Carnegie Mellon University

infographic with thesis title and photo of girl with dark hair

October 01, 2024

Thesis Defense: Monica Dayao | October 7, 2024 | 11am

Title: Machine learning methods for the analysis and modeling of highly multiplexed spatial proteomics data

Monday, October 7, 2024
11am EST
GHC 4405 
Zoom details (see email)

Committee:
Ziv Bar-Joseph, Chair, CMU
Matthew Ruffalo, CMU
Shikhar Uttam, University of Pittsburgh
James Zou, Stanford University

Abstract:
A comprehensive 3D molecular map of the human body at a single-cell resolution would provide valuable information critical for studying human-related processes and biological systems such as development, aging, and disease. Towards this goal of constructing such a map, multidisciplinary consortia, including the Human BioMolecular Atlas Program (HuBMAP) and the Human Cell Atlas (HCA), have developed technologies for profiling the transcriptome and proteome in single cells. Out of these technologies, methods for highly-multiplexed single-cell spatial proteomics have only recently been developed; for example, recent advances in multiplexed imaging have enabled the profiling of tens of proteins per cell. While this generation of spatial proteomics data promises to revolutionize our ability to study cell-cell interactions and the spatial distributions of cells, it also raises several computational and modeling challenges. Cell segmentation remains a long-standing problem that usually requires tailored solutions for each bioimaging experiment. Even after cells are segmented and assigned to cell types based on expression values, it is still unclear how we can best leverage the rich information from the image data to further our understanding of disease and patient outcomes. Previous approaches provide limited insight on the specific cell-cell interactions or cell spatial relationships that are relevant to clinical outcomes. Finally, acquisition of spatial proteomics data can be cost-prohibitive to many, especially compared to lower-cost histopathology imaging. A mapping between spatial proteomics histopathology imaging would enable more powerful inferences on histopathology imaging alone.

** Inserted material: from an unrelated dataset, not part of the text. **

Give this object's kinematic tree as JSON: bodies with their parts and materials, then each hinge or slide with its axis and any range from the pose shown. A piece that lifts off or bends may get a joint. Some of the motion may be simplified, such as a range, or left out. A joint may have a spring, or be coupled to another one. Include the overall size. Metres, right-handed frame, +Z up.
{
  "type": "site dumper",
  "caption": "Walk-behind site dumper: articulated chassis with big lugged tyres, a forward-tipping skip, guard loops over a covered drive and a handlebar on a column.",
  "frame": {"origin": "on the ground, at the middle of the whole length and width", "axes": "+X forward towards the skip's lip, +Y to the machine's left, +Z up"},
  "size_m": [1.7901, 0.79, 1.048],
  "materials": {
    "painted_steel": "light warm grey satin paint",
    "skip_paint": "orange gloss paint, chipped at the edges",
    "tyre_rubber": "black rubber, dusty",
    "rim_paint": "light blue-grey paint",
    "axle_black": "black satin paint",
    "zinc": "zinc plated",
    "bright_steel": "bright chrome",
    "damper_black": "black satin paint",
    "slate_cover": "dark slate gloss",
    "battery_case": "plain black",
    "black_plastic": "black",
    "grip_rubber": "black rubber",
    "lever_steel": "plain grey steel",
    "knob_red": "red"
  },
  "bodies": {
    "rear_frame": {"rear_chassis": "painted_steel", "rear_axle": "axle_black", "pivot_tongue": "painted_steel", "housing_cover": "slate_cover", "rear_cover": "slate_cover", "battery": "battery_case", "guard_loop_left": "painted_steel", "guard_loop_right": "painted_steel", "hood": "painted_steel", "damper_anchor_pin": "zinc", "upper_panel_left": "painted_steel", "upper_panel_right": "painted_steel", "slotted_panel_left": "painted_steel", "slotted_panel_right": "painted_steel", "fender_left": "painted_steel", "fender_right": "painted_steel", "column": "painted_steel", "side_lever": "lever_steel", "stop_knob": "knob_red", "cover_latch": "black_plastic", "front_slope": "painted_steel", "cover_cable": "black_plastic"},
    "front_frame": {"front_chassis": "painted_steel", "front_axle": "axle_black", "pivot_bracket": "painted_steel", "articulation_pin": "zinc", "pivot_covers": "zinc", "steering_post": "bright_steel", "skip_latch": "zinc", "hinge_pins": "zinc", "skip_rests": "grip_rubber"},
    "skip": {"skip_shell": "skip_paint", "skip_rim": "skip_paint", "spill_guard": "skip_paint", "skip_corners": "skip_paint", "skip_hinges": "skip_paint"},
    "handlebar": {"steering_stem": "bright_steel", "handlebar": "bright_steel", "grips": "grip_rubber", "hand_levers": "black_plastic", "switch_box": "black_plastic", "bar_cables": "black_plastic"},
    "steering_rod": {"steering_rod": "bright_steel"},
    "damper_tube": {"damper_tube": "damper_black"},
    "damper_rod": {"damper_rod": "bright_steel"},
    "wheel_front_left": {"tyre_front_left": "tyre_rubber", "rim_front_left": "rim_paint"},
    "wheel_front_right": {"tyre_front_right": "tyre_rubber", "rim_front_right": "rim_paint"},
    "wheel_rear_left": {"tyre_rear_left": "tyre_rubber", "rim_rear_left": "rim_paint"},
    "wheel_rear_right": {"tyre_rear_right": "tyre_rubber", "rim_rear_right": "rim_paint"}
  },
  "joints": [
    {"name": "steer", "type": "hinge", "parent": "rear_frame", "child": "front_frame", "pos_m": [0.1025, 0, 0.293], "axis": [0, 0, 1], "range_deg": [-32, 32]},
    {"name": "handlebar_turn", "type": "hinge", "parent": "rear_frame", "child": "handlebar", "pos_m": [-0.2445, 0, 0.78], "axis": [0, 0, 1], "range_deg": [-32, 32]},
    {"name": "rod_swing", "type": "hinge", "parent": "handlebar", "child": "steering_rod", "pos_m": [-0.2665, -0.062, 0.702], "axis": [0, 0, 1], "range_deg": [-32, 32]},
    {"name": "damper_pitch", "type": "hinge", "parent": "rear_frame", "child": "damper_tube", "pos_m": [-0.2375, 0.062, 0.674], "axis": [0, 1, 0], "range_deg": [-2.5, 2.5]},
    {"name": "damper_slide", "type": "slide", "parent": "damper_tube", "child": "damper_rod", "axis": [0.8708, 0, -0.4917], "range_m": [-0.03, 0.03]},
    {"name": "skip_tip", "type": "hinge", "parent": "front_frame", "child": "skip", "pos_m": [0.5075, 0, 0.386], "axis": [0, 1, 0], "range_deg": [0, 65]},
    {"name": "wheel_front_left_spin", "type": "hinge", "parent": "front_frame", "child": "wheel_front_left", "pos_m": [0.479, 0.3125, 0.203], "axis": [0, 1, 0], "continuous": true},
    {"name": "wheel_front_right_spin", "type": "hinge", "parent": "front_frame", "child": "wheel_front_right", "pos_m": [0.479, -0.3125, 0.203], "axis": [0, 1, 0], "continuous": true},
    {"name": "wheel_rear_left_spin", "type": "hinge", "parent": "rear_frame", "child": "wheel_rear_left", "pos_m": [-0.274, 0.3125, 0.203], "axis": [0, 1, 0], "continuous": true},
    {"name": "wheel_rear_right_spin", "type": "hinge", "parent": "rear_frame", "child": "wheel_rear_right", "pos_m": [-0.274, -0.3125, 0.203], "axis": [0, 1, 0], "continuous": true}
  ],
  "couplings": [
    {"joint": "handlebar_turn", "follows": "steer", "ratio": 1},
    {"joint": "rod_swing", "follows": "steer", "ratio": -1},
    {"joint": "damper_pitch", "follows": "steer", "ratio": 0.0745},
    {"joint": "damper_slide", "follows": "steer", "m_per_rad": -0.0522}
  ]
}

In this thesis, we present a set of computational methods to analyze and model highly multiplexed spatial proteomics data to provide a solution for its use for building molecular human maps and to give insight to disease outcomes. First, we introduce a method for Ranking Markers for CEll Segmentation (RAMCES) for improving cell segmentation in this data. Next, we present a framework to derive spatially-relevant features from spatial proteomics data for cancer patient outcome prediction. We apply this framework to a dataset of head and neck squamous cell carcinoma (HNSCC) and reveal novel insights into cell-cell interactions in the tumor microenvironment. Finally, we developed a method that leverages datasets with both spatial proteomic and histology (H&E) imaging to enhance cell type annotations in histology-only datasets. Together, these contributions address key challenges in spatial proteomics analysis and offer promising avenues for future research. The computational methods presented here provide a foundation for advancing spatial omics, with potential applications in personalized medicine and disease characterization.